Don't throw the balck dyed fox out that you bought. Use it for wings on small flies. It would make a very nice black gnat hairwing for trout, or a trout sized black prince with a red tail and black body/hacke/wing, or use it on a small streamer tied with a silver body and a black wing.


If your local shops don't have it, try Mark BAchmann's or Kaufmann's. Most of the shops here in Western Washington have it in stock in white or black. Artic Fox body hair is equally useful and has the same characteristics as artic fox tail, it is just shorter (about 2 inches instead of 4 inches or more like a tail). If a local shop carries Daiichi hooks, they should be able to get the artic fox from the same distributor.
12-12-2002 02:29 PM
pmflyfisher I will check my regular place tonight. Let you know what they have.
12-12-2002 01:14 PM
Smolt As of Tuesday, the Trout & Grouse had only black.
12-12-2002 12:45 PM
pmflyfisher I am going to see if I can pick up some of this for the hair wing fly swap. Hope they have some decent colors though
12-12-2002 10:17 AM
Smolt Thanks. I guess I will use the foxtail that I bought for a duster and go out and buy some Arctic Fox.
12-11-2002 11:44 PM
flytyer Smolt,

First, artic fox is white or very light cream in color naturally; therefore, it dyes very evenly and with nice, bright even colors - including black.

Second, artic fox has guard hair that is long fibered and it is not nearly as fuzzy and limp as other fox tail or hair. The guard hair from the artic fos tail runs to about 3 or 4 inches in length.

Third, it is very easy to tie a nice taped wing with artic fox because the underfur is about 60% the length of the guard hair. This allows one to easily cut some artic fox fur from the hide and then strip about 1/2 or a little more of the underfur (which is not real soft and fuzzy like other foxes) from the bunch. This allows one to tie a very nicely taped wing that has more bulk at the tie in point and which gets progressively finer or less bulky as you proceed out to the end of the wing.

Fourth, artic fox is slightly translucent, and the underfur is also somewhat translucent. This allows some light to be gathered and reflected along the wing when fishing. The other foxes do not have this characteristic.

Fifth, artic fox is a bit crinkly at its base and since its underfur is also crinkly, it allows one to tie a nice looking wing that actually has very little bulk, thus making casting easier and letting less air get into the wing during casting, which helps sink the fly faster when fishing.
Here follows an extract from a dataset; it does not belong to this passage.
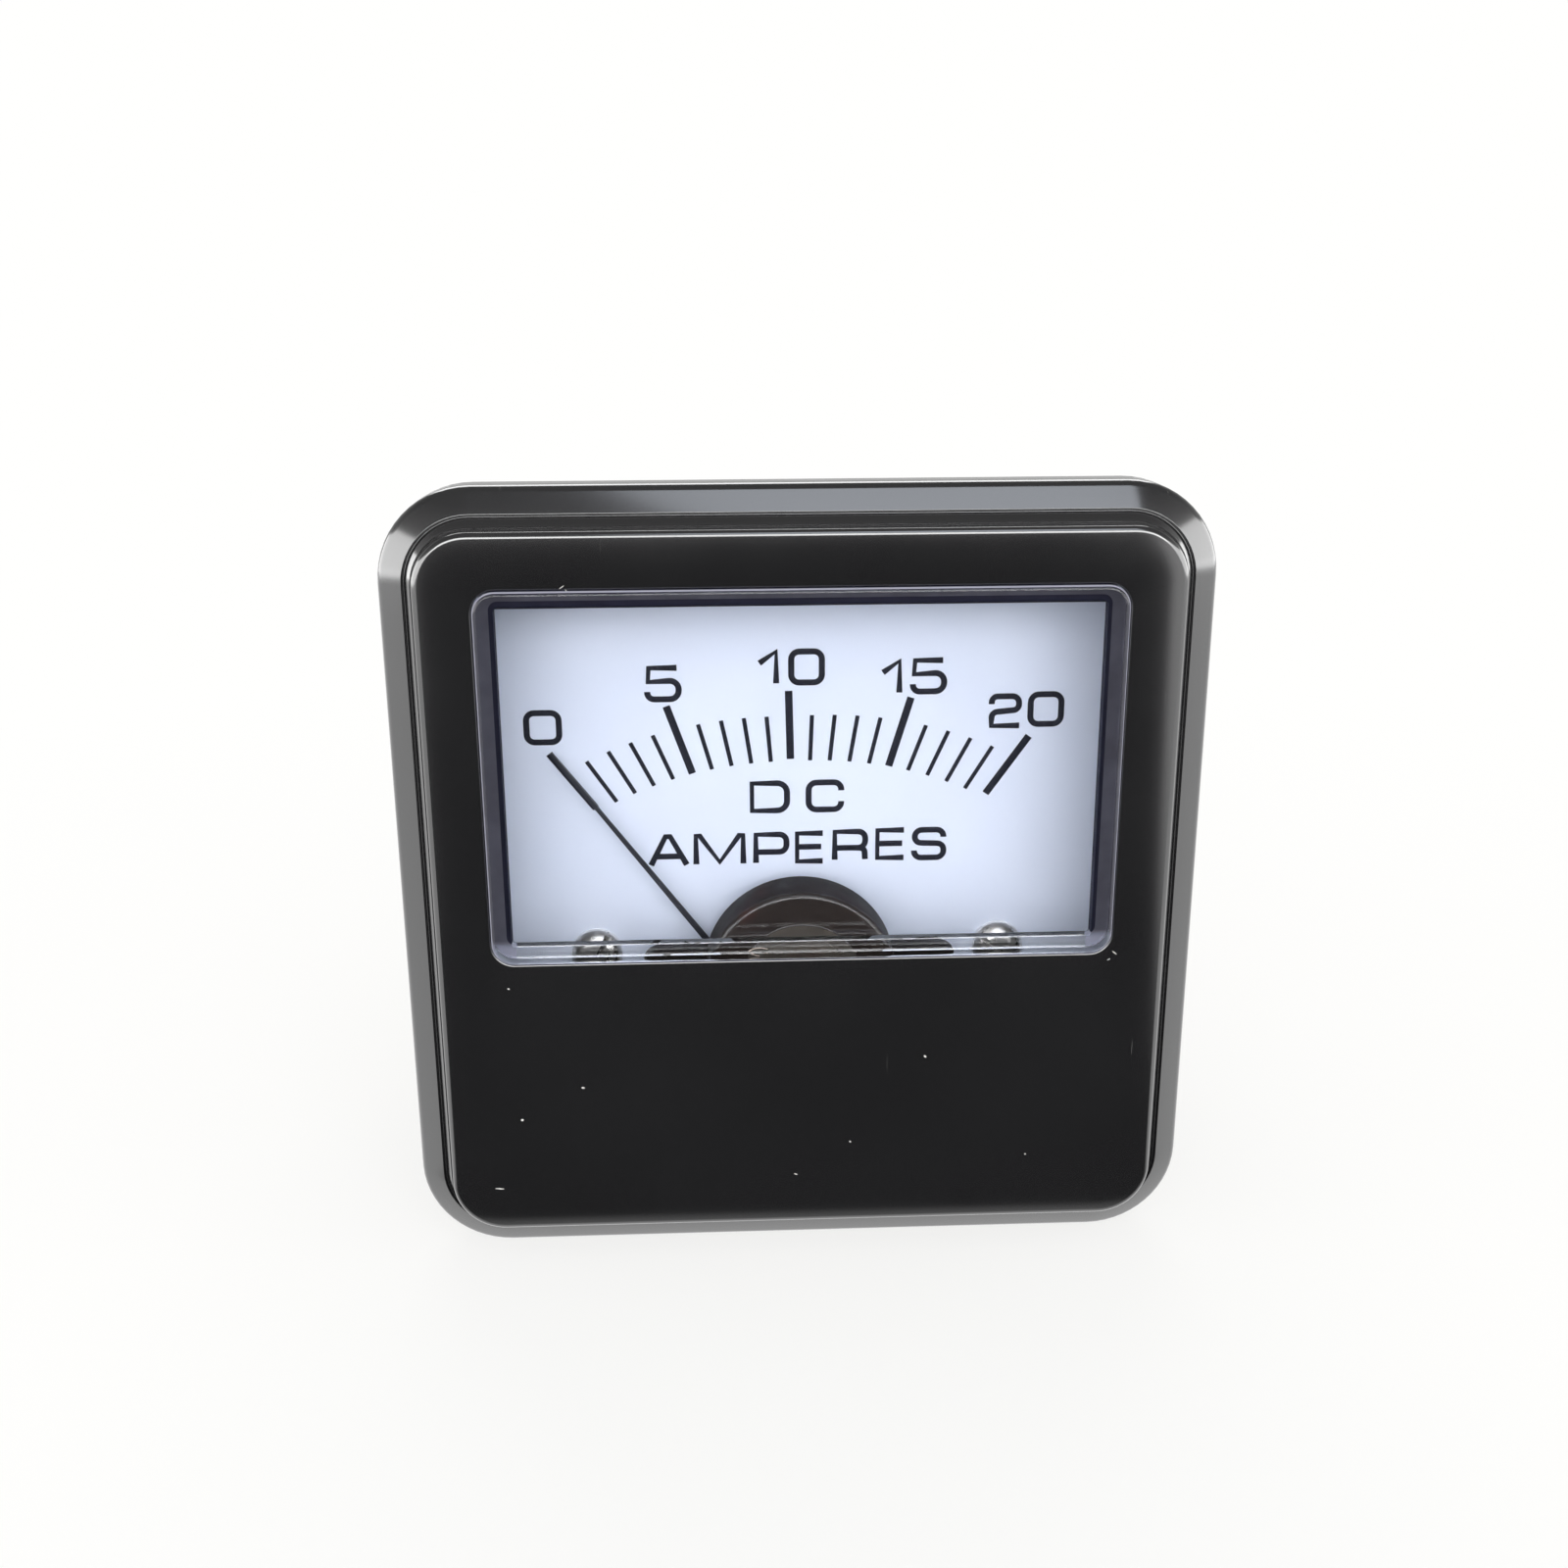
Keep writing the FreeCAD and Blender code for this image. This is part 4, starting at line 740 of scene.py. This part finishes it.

Sixth, artic fox is not slippery like the other foxes. This allows one to use far fewer thread wraps to tie it in securely. Thus allowing one to have a smaller, sleeker head that helps the fly to swim better.

In short, artic fox is very different than the other foxes.
12-11-2002 11:37 AM
Arctic Fox

This picks up on a discussion that began on the fly swap thread.

I have never tied with "arctic fox" or "foxtail". How does "arctic fox" differ from "foxtail"? (I know arctic foxes all have tails.) My question is, more precisely I hope, how do the fly tying and fishing properties of material generally described as "arctic fox" differ from material described simply as "foxtail"?

The reason I ask is that I just bought -- sight unseen -- a black-dyed foxtail.